During the second quarter, leasing activity comprised 83% of total activity in the San Gabriel Valley, a dramatic departure from the first quarter when user sales comprised 81% of the activity. Once again, the Industry area led market-wide activity in the San Gabriel Valley.
Forecast
Although many companies are seeking manufacturing cost savings overseas, the local industrial economy is on the right track. In June, economic activity in the manufacturing sector grew for the 13th consecutive month, while the overall economy grew for the 32nd consecutive month, according to the Institute for Supply Management report.
The institute’s purchasing managers’ index for June registered 61.1, well above the neutral reading of 50. The index has registered above 50 since June 2003.

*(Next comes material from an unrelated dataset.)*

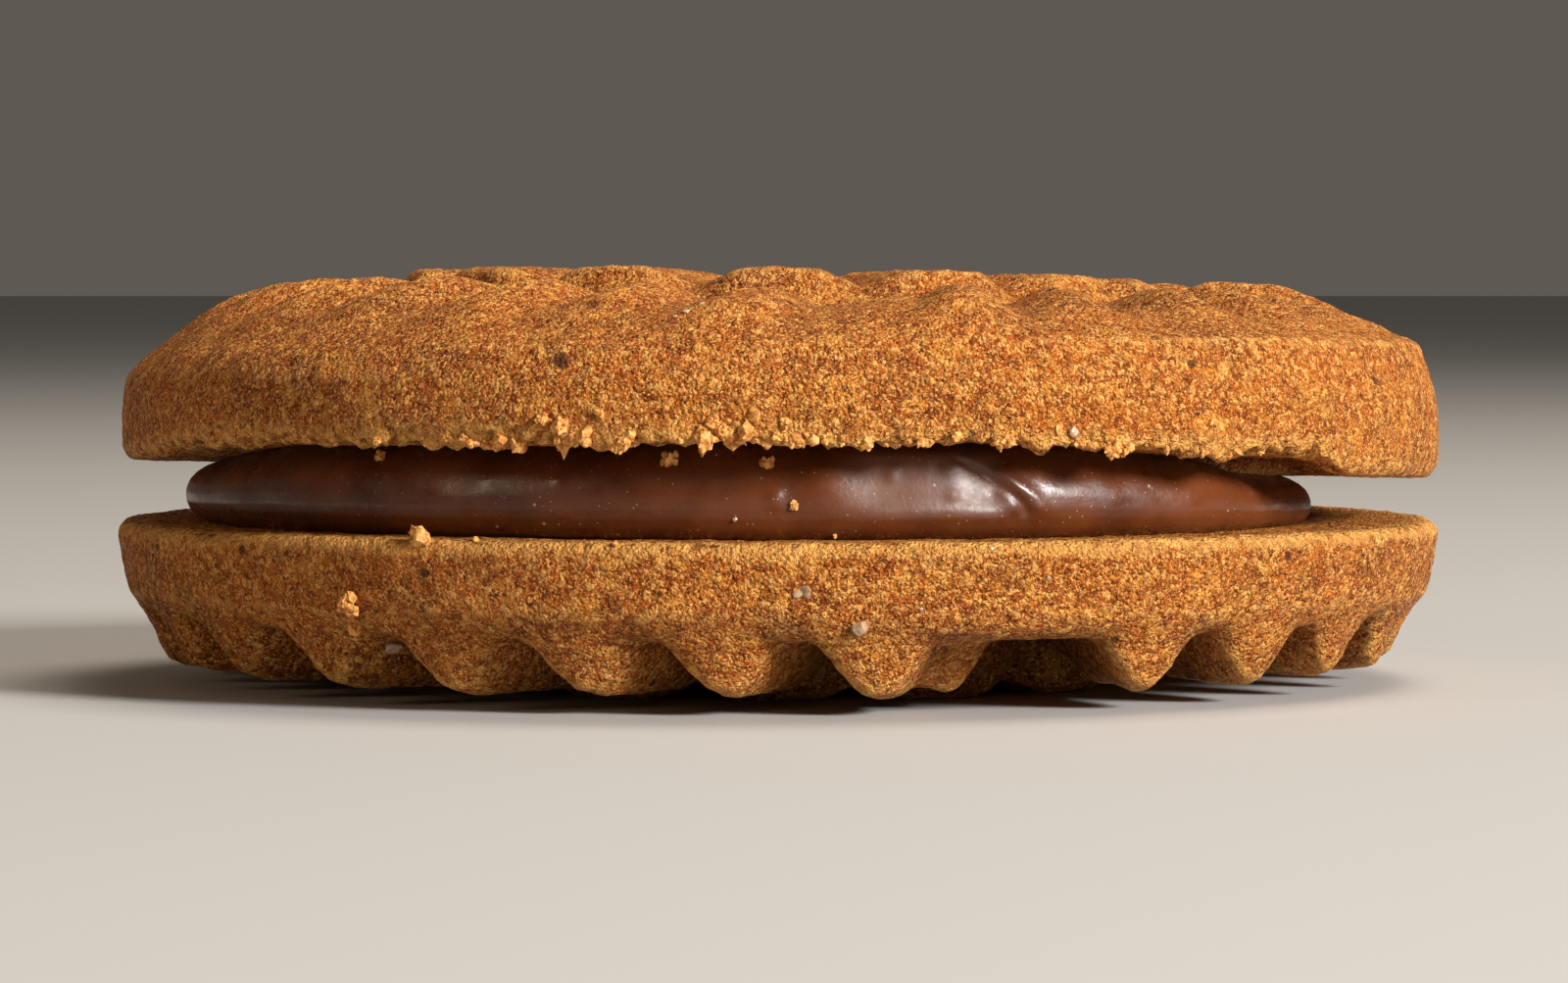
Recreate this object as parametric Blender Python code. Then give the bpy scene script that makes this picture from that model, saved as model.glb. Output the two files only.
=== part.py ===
# Sandwich cookie: two moulded biscuits with ribbed rims and a chocolate cream layer between them.
# The cookie lies flat on z = 0 with its centre over the origin; its front faces -Y. Sizes are in metres.
# Angles round the cookie are measured in degrees from the front, growing towards +X.

import math
import random

import bmesh
import bpy
from mathutils import Matrix, Vector

MM = 0.001
RADIUS = 22.5 * MM  # of both biscuits, at the wall
RIB_COUNT = 28
PETAL_COUNT = 14  # of the rosette inside the ribs

# Mesh density
RIB_SAMPLES = 8  # vertices round the cookie for each rib
FINE = RIB_COUNT * RIB_SAMPLES
MIDDLE = FINE // 2
COARSE = FINE // 4

# Radii that both biscuits share, as shares of RADIUS
INNER_FACE_EDGE = 0.955  # where the flat inner face ends
CHIP_REACH = 0.06  # how far in from there a chipped edge goes
RIB_RINGS = (0.968, 0.948, 0.925, 0.89, 0.84, 0.78, 0.72, 0.66)
GROOVE = 0.60  # between the ribs and the rosette
ROSETTE_EDGE = 0.56
PETAL_RINGS = ((0.50, 0.50 * MM), (0.40, 0.42 * MM), (0.28, 0.32 * MM))  # radius share, depth between petals
PETAL_ROOT = 0.17
BOSS = 0.10

# Edges and rings of the flat inner face
INNER_DISC = 0.55  # radius share of the one flat polygon in its middle
CHIP_RINGS = ((0.97, 0.055, 0.85), (0.988, 0.0, 0.92))  # radius share, reach inwards, share of the depth
CHIP_TOP = 2.2 * MM  # where the chip dies out up the wall

# Ribs
RIB_ROOT = (0.625, 0.705)  # a rib rises to its full height between these radius shares
RIB_ROOT_HEIGHT = 0.55  # of its full height, at the inner end
RIB_END_FADE = 0.03  # half the length, in radius shares, of the slope where a broken rib ends
LEAN_FROM = 0.90  # radius share where rib_phase counts
RIB_SHIFTS = (-0.05, 0.05)  # each rib's own place, width and height vary between these
RIB_WIDTHS = (0.92, 1.06)
RIB_HEIGHTS = (0.93, 1.0)
GROOVE_RISE = 0.15  # how far the groove lies above the floor, as a share of the ribs' height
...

As the national economy improves, Los Angeles County’s industrial market will gain more momentum during the second half of 2004 with leasing velocity increasing and vacancy declining even more.
Land prices should continue to rise due to supply constraints combined with growing demand. Development opportunities are strongest in downtown Los Angeles, South Bay and the Santa Clarita Valley, particularly for smaller industrial buildings in the 10,000 to 40,000-square-foot range.
Investors who currently own buildings may want to consider selling into this strong market. At the same time, now is a favorable time for tenants because landlords continue to offer low rates and good concessions.
Despite all the opportunities for investors and tenants in Los Angeles County, challenges remain. Land supply is limited, and in fact is declining as industrial space formerly occupied by manufacturers is being used for non-industrial uses such as multi-family and retail.
Some land formerly used for manufacturing has been recycled for warehousing, in large part due to the county’s significant role in international trade and also due to the migration of some manufacturers overseas. Even businesses choosing to manufacture their products overseas still need warehouses to store and ship their products.